Lorena is the kind of thorough, deeply contextualized true crime documentary that is becoming increasingly rare in an era in which such documentaries pop up every minute. The series is a culmination of dozens of witnesses and neighbors, jurors and lawyers, women’s rights activists and journalists, and of course Lorena and John themselves, who all lay out the case in minute detail. One night in 1993, after John allegedly raped the 22-year-old Lorena, following years of alleged rape and psychological abuse, she grabbed a knife from the kitchen and cut off his penis, driving off in a daze until she landed at the police station to report her own rape of which her husband was eventually acquitted.

Unlike many of the 1990s tabloid narratives that have warranted revisitation in the past few years, from the trial of O.J. Simpson to Tonya Harding, Lorena doesn’t just take the easy route and chalk up the cultural fascination with the crime to a new, exploitative breaking news industry (though it does explore that in several disturbing anecdotes featuring Geraldo Rivera, who clearly had zero ethics.) Instead, it weaves deftly through issues of racism regarding Lorena’s “hot-blooded Latina” image, a burgeoning understanding of domestic violence at the time, and a cultural “battle of the sexes” underlined by third wave feminism.

The series is a corrective for a 1990s media (a shout out here to Howard Stern, who is the most disgusting offender in the misogynist commentary department) that largely accused Lorena of being a lying, “crazy bitch,” and which greatly favored John as the victim rather than the wife he allegedly assaulted regularly. And at the end of the series, during which Lorena reads aloud from a mountain of handwritten letters and Facebook messages that John has been sending her for years in an attempt to get back together, it’s clear his warped perceptions of his good guy status are still going strong.

The central question at the center of the Lorena Bobbitt trial was: is a man’s dick worth the life of a woman? John seems to think so, considering at one point he says, in the present day, that the verdict was as if he “lost a loved one and the person who did it got away,” the “loved one” apparently being his penis (which was later successfully reattached.) So much of Lorena’s trial hinged on the fact that her lawyers needed to convince a jury that the abuse she endured was truly traumatic, with her sobbing on the stand explaining how it felt like her vagina was “ripping up” while being raped.
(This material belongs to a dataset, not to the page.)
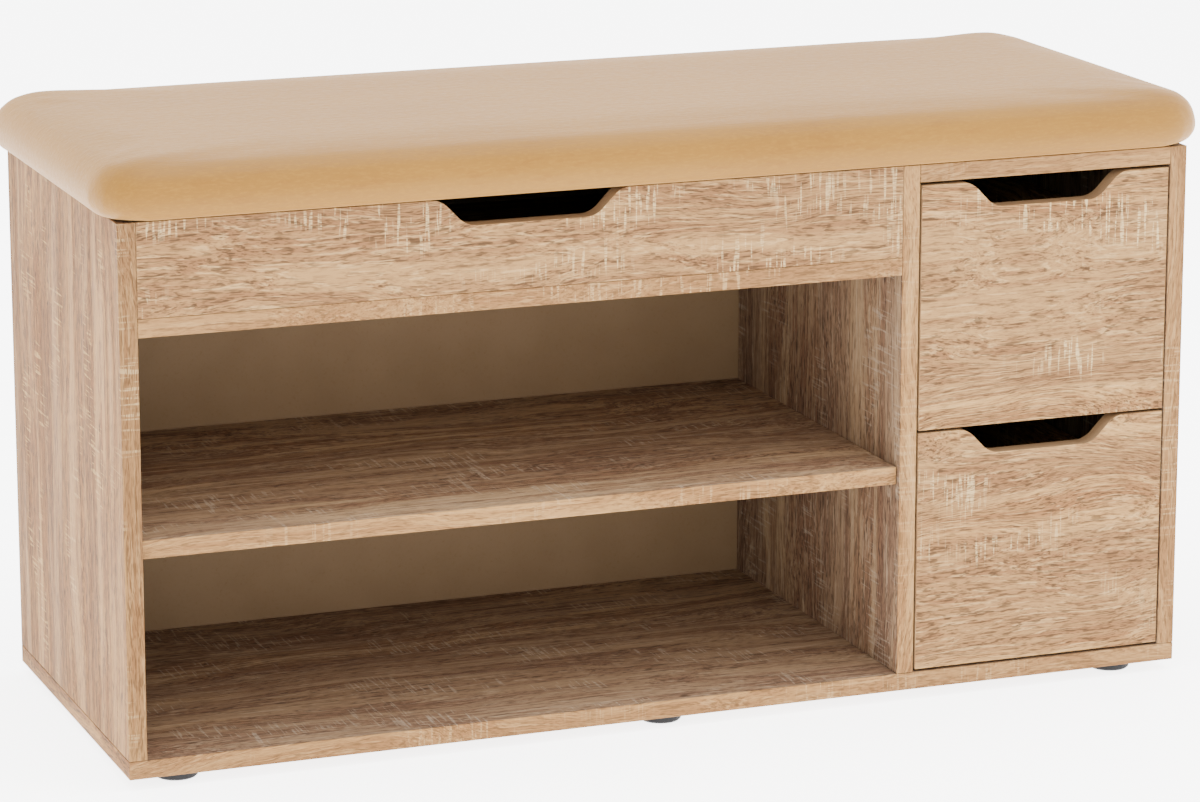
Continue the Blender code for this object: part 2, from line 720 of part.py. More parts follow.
# ---- build ----
clear_scene()
PARTS = new_collection("entryway_bench")
TOOLS = new_collection("cutters")
OAK_BOARD = make_material("oak laminate", OAK, 0.5)
RAW_BOARD = make_material("chipboard", CHIPBOARD, 0.8)
HARDBOARD_SHEET = make_material("hardboard", HARDBOARD, 0.7)
FOAM = make_material("foam", PADDING, 0.9)
UPHOLSTERY_CLOTH = make_material("upholstery", UPHOLSTERY, 0.6)
UNDER_CLOTH = make_material("dust cloth", DARK_CLOTH, 0.9)
BLACK_GLIDE = make_material("black plastic", BLACK_PLASTIC, 0.45)
NYLON = make_material("nylon", WHITE_PLASTIC, 0.4)
STEEL_METAL = make_material("zinc steel", STEEL, 0.35, 1.0)
PAINTED_STEEL = make_material("white enamel", ENAMEL, 0.4)

make_carcass()
make_feet()
make_lid()
make_hinges()
for drawer_name, (front_low, front_high) in DRAWERS.items():
    make_drawer(drawer_name, front_low, front_high)
make_runners()
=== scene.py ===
# %% [markdown]
# # Entryway bench
# A bench for a hall: an open shoe rack on the left, two drawers on the right, a shallow
# compartment behind the fascia, and a padded lid to sit on. The boards are chipboard with a
# printed oak foil, so most of this lesson is about one good wood pattern, used board by board.

import math

import bmesh
import bpy
from mathutils import Matrix, Vector


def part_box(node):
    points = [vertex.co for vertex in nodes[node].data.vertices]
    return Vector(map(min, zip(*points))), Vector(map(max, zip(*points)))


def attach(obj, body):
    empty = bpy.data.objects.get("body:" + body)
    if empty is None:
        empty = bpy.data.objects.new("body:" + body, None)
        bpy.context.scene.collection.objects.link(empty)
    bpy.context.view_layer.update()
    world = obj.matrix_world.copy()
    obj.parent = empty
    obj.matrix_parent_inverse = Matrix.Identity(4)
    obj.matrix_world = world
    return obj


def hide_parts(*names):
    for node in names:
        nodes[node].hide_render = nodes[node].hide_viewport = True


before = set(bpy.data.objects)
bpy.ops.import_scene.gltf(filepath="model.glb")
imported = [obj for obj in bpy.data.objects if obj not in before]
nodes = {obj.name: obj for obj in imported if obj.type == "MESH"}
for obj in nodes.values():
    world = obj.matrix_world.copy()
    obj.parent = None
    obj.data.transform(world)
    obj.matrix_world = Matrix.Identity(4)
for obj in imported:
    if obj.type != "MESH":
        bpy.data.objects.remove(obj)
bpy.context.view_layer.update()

# %% [markdown]
# ## Camera
# The bench is seen from the front left, a little from above, through a long lens that keeps the
# boards nearly parallel. The camera could track an empty, but a direction worked out from two
# angles is plain to read: a turn of 21 degrees from the left and 13 degrees down.

# %% Camera
TURN = math.radians(21.0)
DOWN = math.radians(12.92)
AWAY = 4.2122
aim = Vector((0.003, 0.0, 0.3133))
look = Vector((math.sin(TURN) * math.cos(DOWN), math.cos(TURN) * math.cos(DOWN), -math.sin(DOWN)))
lens = bpy.data.cameras.new("long_lens")
lens.sensor_width = 36
lens.lens = 138.1
lens.shift_y = -0.05
camera = bpy.data.objects.new("camera", lens)
camera.location = aim - look * AWAY
camera.rotation_euler = look.to_track_quat("-Z", "Y").to_euler()
bpy.context.scene.collection.objects.link(camera)
bpy.context.scene.camera = camera
print("camera at", [round(v, 3) for v in camera.location])

# %% [markdown]
# ## Soft studio light
# Furniture is shown in a white room with big soft boxes. A large area light from the front left
# models the boards, one overhead lights the seat, a weak one fills the right, and a pale world does
# the rest, so that the inside of the rack falls off to brown by itself.

# %% Lights and world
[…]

“Maybe you can’t understand because you’re a man,” she says through tears during the televised trial. The underlying implication of all the convincing is that a woman’s sexual, physical, and emotional trauma, no matter how much of it she has endured, still can’t stack up to a man losing his penis.

What’s striking is how much Lorena’s defense mirrored language that men frequently use to justify why they’ve raped; Lorena possessed an “irresistible” impulse to harm John, harm which he essentially “asked for” because of his own actions. And yet the irresistible, violent behavior excuse so casually allowed in men with nonexistent provocation is suddenly apparently unbelievable in a woman like Lorena who actually had the emotional and physical trauma to back up the claim. When women are driven to impulsive violence, they are apparently “crazy.” But when men are driven to the same, they are just men.
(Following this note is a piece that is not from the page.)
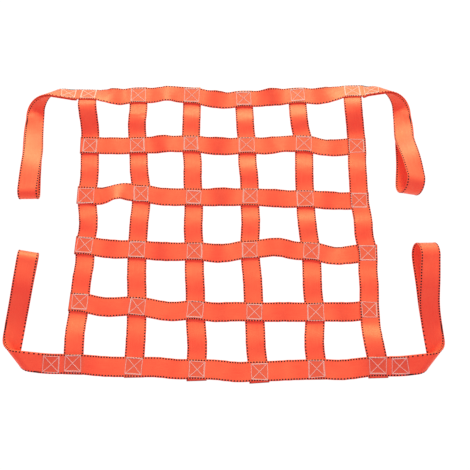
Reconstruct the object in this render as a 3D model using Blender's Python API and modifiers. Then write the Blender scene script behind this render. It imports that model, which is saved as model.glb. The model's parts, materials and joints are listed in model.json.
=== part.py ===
"""Cargo lifting net: a square net of flat webbing, lying spread out, with a loop at each corner.

Six cross straps, left to right, lie over six long straps, near to far. The nearest and the
farthest cross straps run on past the net at both ends. There each one folds under itself,
makes a lifting loop and comes back to be sewn under its own start.

Metres, +Z up, the near side toward -Y. The origin is on the ground, under the middle of the
outline with its loops. Lines of webbing have two coordinates: `along` the strap, and
`across` it from one edge to the other.
"""
from collections import namedtuple
from functools import partial
from math import atan, cos, pi, radians, sin, tan

import bmesh
import bpy
from mathutils import Vector

MM = 0.001
NET_NAME = "cargo_lifting_net"

# Webbing
STRAP_WIDTH = 50 * MM
STRAP_THICKNESS = 3 * MM
HALF_WIDTH = STRAP_WIDTH / 2
SEWN_GAP = 0.3 * MM
DOUBLED_GAP = 0.8 * MM
LAYER = STRAP_THICKNESS + SEWN_GAP
DOUBLED_LAYER = STRAP_THICKNESS + DOUBLED_GAP

# Net. A rolled strap's lower edge is held a little off the ground.
STRAPS = 6
LAST = STRAPS - 1
PITCH = 150 * MM
FLAT_REACH = 30 * MM
LOW_EDGE_REACH = HALF_WIDTH + 4 * MM
OUTLINE_MIDDLE = (3 * MM, -5 * MM)

# How far each crossing lies from the even grid, in millimetres. There is one line for each
# cross strap, from the near one, and one value for each long strap, from the left.
SHIFT_RIGHT = (
    (4, 5, 10, 15, 10, 11),
    (8, 5, 5, 5, 10, -1),
    (13, 0, 0, -5, 5, 3),
    (9, 5, -5, -5, -5, -11),
    (8, -10, -15, -10, -5, -10),
    (-2, -15, -15, -20, -20, -18),
)
SHIFT_FAR = (
    (7, 0, -5, -10, -5, 1),
    (13, 3, -7, -12, -12, -7),
    (13, 3, -2, 3, -2, -7),
    (3, 8, -2, -2, -7, -12),
    (-2, -2, 3, -2, 3, -4),
    (-6, -1, -1, -11, -2, 6),
)

# How each cross strap lies in the gaps between its crossings, from the left. It sways this
# far toward the far side, leans further in the first half of a gap and less in the second,
# and arches this high, in millimetres.
CROSS_SWAY = (
    (-3, 0, -2, 0, -5),
    (-8, -8, -3, 0, -3),
    (-5, -4, -9, 3, -11),
    (1, -7, -2, -4, -4),
    (-4, -2, -9, -4, -11),
    (-8, -1, -12, -4, -11),
)
CROSS_LEAN = (
    (0, 2, 2, 0, -1),
    (-1, 1, -2, 0, 1),
    (0, 0, 0, 3, -2),
    (-6, -1, 0, 1, 0),
    (0, 0, 0, -2, -2),
    (0, -3, 1, 0, 0),
)
CROSS_ARCH = (
    (6, 8, 6, 8, 6),
    (4, 5, 6, 5, 5),
    (4, 6, 4, 14, 5),
    (12, 5, 8, 6, 5),
    (5, 8, 9, 6, 5),
    (6, 10, 10, 10, 6),
)

# How far each cross strap tips toward the near side in a gap, with its far edge up, and how
# much further in the first half of the gap than in the second, in degrees
CROSS_TIP = (
    (0, 0, 0, 0, 0),
    (4, 0, 10, 10, 12),
    (12, 14, 7, 5, -9),
    (-20, 2, 18, 9, 8),
    (2, 9, 18, 0, 0),
    (7, -9, 16, 20, 9),
)
CROSS_TWIST = (
    (0, 0, 0, 0, 0),
    (0, 0, 4, 2, 0),
    (0, 6, 6, 0, 0),
    (1, 0, 0, 4, 8),
    (0, 10, 2, 8, -4),
    (-10, 0, 4, -6, 5),
)

# The sway, lean and arch of each long strap, from the near end, with its sway to the right
LONG_SWAY = (
    (-1, 2, 7, 4, 2),
    (2, 0, 0, -2, -1),
    (3, 0, -2, 2, 1),
    (-2, 2, 3, -1, -1),
    (-5, -3, -3, -2, -5),
    (-5, -1, -2, -2, -3),
)
LONG_LEAN = (
    (1, -2, 1, 1, 0),
    (0, 0, 0, -1, -2),
    (1, 1, -1, -2, 0),
    (-1, 0, 0, 2, -1),
    (-1, -1, 0, 0, -1),
    (-1, 2, -3, 1, 2),
)
LONG_ARCH = (
    (4, 5, 6, 5, 0),
    (4, 5, 7, 5, 8),
    (5, 6, 5, 4, 7),
    (5, 4, 6, 8, 6),
    (5, 6, 8, 7, 8),
    (6, 5, 6, 5, 4),
)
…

What was lost in the conversation surrounding the trial was the fact that Lorena Bobbitt’s life as an abused woman was extremely common. In a time in which the Violence Against Women Act did not yet exist and the National Domestic Violence Hotline wouldn’t be instated for a few more years, feminists at the time were trying to shift the public’s excitement over the Bobbitt case to pressing issues concerning intimate partner violence at large. After all, the penis mutilation happened just two days after Lorena attempted to file a restraining order against her husband, but returned home out of fear that her friends would find out he was still abusing her. But Kim Gandy, who was the executive vice president of the National Organization for Women at the time of the trial, says that reporters did not come to them to aid their coverage. “I think domestic violence wasn’t covered because a lot of the editors were men,” Gandy says. “There were a lot of women reporters who tried to write stories and they would say, I tried to write this and my editor said nobody cares about that.”

To watch Lorena in 2019 is to take stock of how this country still fails victims of domestic violence and intimate partner violence, not just in the way people excuse men like Rob Porter or Lance Mason, but in a failure to confront the fact that domestic violence is as common a fixture in the average American home as a television set. There is an undeniable link between domestic abusers and mass shooters, though the connection is not as acknowledged as it could be in coverage of mass shootings. More than half of murder victims in 2017 were killed by their partners or family members, leading the U.N. to conclude that the most dangerous place for women to be is in their own home. That Lorena was also an immigrant whose husband frequently threatened to have her deported also reflects the fears many women face under the current administration, which wants to turn away domestic violence victims seeking asylum.

According to the National Coalition Against Domestic Violence, 1 in 4 women experience severe intimate partner physical and sexual violence. And yet despite the trauma Lorena endured, the physical abuse and emotional torture, the repeated sexual assaults, none of it was enough to bring a flood of cameras to her doorstep. What did, in the end, was the violence endured by a single dick.